There will be no passing a mandarin from mouth to mouth at new members’ nights this year as the island’s two main rural youth organisations roll out new Covid-19 training to safeguard members.

Young Farmers’ Clubs of Ulster (YFCU) will run three ‘Covid officer’ training sessions – the first of which begins tonight (August 25).

South of the border, Covid-19 training has already been completed for almost 200 Macra na Feirme members.

Both organisations have taken a similar approach, requiring clubs to have at least two trained Covid officers in attendance at each event.

Responsibilities of the new role will include carrying out risk assessments, ensuring that control measures are implemented and attending regular Covid-19 video conferences.

The latest for Macra members

Macra na Feirme president Thomas Duffy explained the organisation had even set up a form on its website so that contract tracing can be carried out digitally.

“Attendance at all of our events is recorded online by the secretaries. We don’t allow clubs to use sign-in sheets as they’d be passing a pen and piece of paper around members,” he said.

Changes to Covid measures in the Republic mean that indoor meetings of more than six people cannot currently take place.

Meetings can take place outdoors but must be strictly limited to 15 people.

“We have said they can go for walks or hill climbs; farm walks are ok too, but there must be less than 15 people there.

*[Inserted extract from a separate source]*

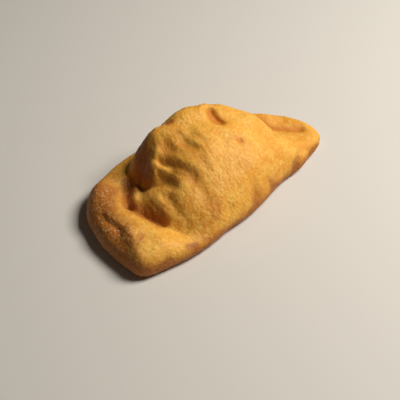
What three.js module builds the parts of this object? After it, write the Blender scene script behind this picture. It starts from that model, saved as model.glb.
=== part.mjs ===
// A fried calzone: a disc of dough folded in half over its filling, pressed shut along the round edge and
// deep-fried. It lies on its flat underside: fold towards -Y, sealed edge towards +Y, blunt end towards -X.
// Millimetres, +Z up, origin under the middle of the box.
import * as THREE from "three";

// Driving dimensions.
const FILLING_HEIGHT = 48; // top of the crust over the filling
const TIP_DROP = 0.3; // share of that height lost towards the pointed end
const TIP = { from: 15, to: 75 }; // it is lost between these two places along the fold
const WIDEST_HEIGHT = 6; // the side is widest this far above the table
const TUCK = 8; // how far the side curls in below that
const RIM_THIN = 12.5; // pressed edge at the back and at the pointed end
const RIM_THICK = 19.5; // puffed edge at the blunt end, the heel
const ROUND_THIN = 8; // how far in from the side the pressed edge is rounded over
const ROUND_HEEL = 19; // the same at the heel
const ROUND_FOLD = 15; // the same along the fold
const ROUND_START = 2.6; // above 2, the round-over starts without an edge
const MIDDLE = { x: 2, y: 6 }; // every direction is taken from here

// The swell over the filling: height = peak * (1 - share ** power) ** fullness, share being 1 at its foot.
const POWER_FOLD = 1.65; // domed towards the fold
const POWER_SEALED = 3.4; // flatter on top and steeper towards the sealed edge
const FULLNESS = 0.62; // below 1, the foot is steep
const FULLNESS_FOLD = 0.8; // nearer 1, the foot is a slope
const FRONT = { turn: -150, spread: 35 }; // the slope towards the heel: its direction and spread in degrees
const HEEL = { from: -48, to: -72 }; // the rim thickens into the heel between these two places
const FOLD_SIDE = { from: 0.2, to: -0.6 }; // sine of the direction where the fold's shape begins and is full
const SEALED_SIDE = { from: -0.3, to: 0.9 }; // the same for the sealed edge's shape
const BODY_BLEND = 8; // radius of the hollow where the swell meets the rim
const BODY_BLEND_FRONT = 3; // the same above the heel, where it is a sharp crease
const MOUND_BLEND = 8; // the same where two lumps meet
const WANDER = { by: 1.4, wave: 40, starts: [0.6, 1.9] }; // hollows stray from their paths in waves
const SPAN_STEPS = 40; // a smooth line is worked out at this many places between two of its points

// Grid of the sheet of dough that is wrapped over the form.
const CELLS_LONG = 90;
const CELLS_WIDE = 52;
const TUCK_RINGS = 3;
const EDGE_CROWDING = 1.35; // above 1, the cells are closer together near the side

// The side at its widest, seen from above, starting at the pointed end and going round by the sealed edge.
const WIDEST_LINE = [
  [92.3, -21], [91.3, -11], [86, 0.5], [77, 10.5], [66, 18.5], [52, 28], [34, 37.5], [12, 45], [-12, 48],
  [-36, 47], [-54, 43], [-70, 36.8], [-83, 22.5], [-88.4, 8], [-91, -2], [-91.8, -14], [-91.6, -27],
  [-90.4, -35.5], [-85, -40.4], [-74, -43.6], [-56, -47.6], [-40, -48.6], [-20, -47.6], [-3, -48],
  [14, -46], [30, -42.6], [45, -40.6], [57, -40.6], [70, -37.6], [82, -34.6], [89.5, -29.3],
];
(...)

If more than 15 turn up, they must turn them away.

“We are also encouraging clubs to do online activities,” Duffy added.

The latest for YFCU members

YFCU meetings can go ahead indoors. However, each club will need approval from the organisation’s headquarters before they get the go-ahead.

The organisation has decided to follow the lead of the Education Authority, one of its biggest funders.

Club Covid officers will be asked to carry out three assessments for the club covering:

  • Venue (e.g. the club hall);
  • Travel to and from the meeting; and
  • Activities planned.

YFCU then plans to seek advice from the Education Authority before giving each club individual approval to proceed. It’s hoped most clubs will be able to return to meetings around their usual time in September.

YFCU chief executive Michael Reid explained that once meetings are up and running the organisation will also carry out audits to check how well clubs adhere to the advice.

“These will be carried out by our county mentors in a similar fashion to the club efficiency competitions,” he said.

“Our clubs take a roll call at meetings anyway so we will already have a list of members in attendance and their contact details for contact tracing. We want to minimise the admin while trying to keep everyone safe.”

Covid Innovation Grants

It comes as three YFCU clubs have been granted a ‘Covid-19 Innovation Grant’ to support work in their local communities through the pandemic.

The grants of between £200 and £500 have been awarded to:

Newtownhamilton Young Farmers

Newtownhamilton YFC members plan to use the money to help members participate in mental health first aid.

The club also plans to promote social inclusion by encouraging young people to participate in vegetable planting throughout the winter.

Kilraughts Young Farmers

The club wants to expand its community circle by incorporating different activities, such as a mixed sports evenings with a local GAA club. Members hope to learn new skills and gain strong relationships.

Moneymore YFC

Moneymore YFC members plan to work alongside the Moneymore Community Group and trustees of The Manor Heritage Group to help with the upkeep of the Manor House Community gardens.

Members hope to help by painting fences, planting flowers and maintaining flowerbeds.

Emily Fair from Power NI, which is sponsoring the grants, commented: “Congratulations to the clubs on being awarded grants to help their local communities.

“These past few months have been difficult, and it’s amazing to see the innovative ways in which these clubs are helping.”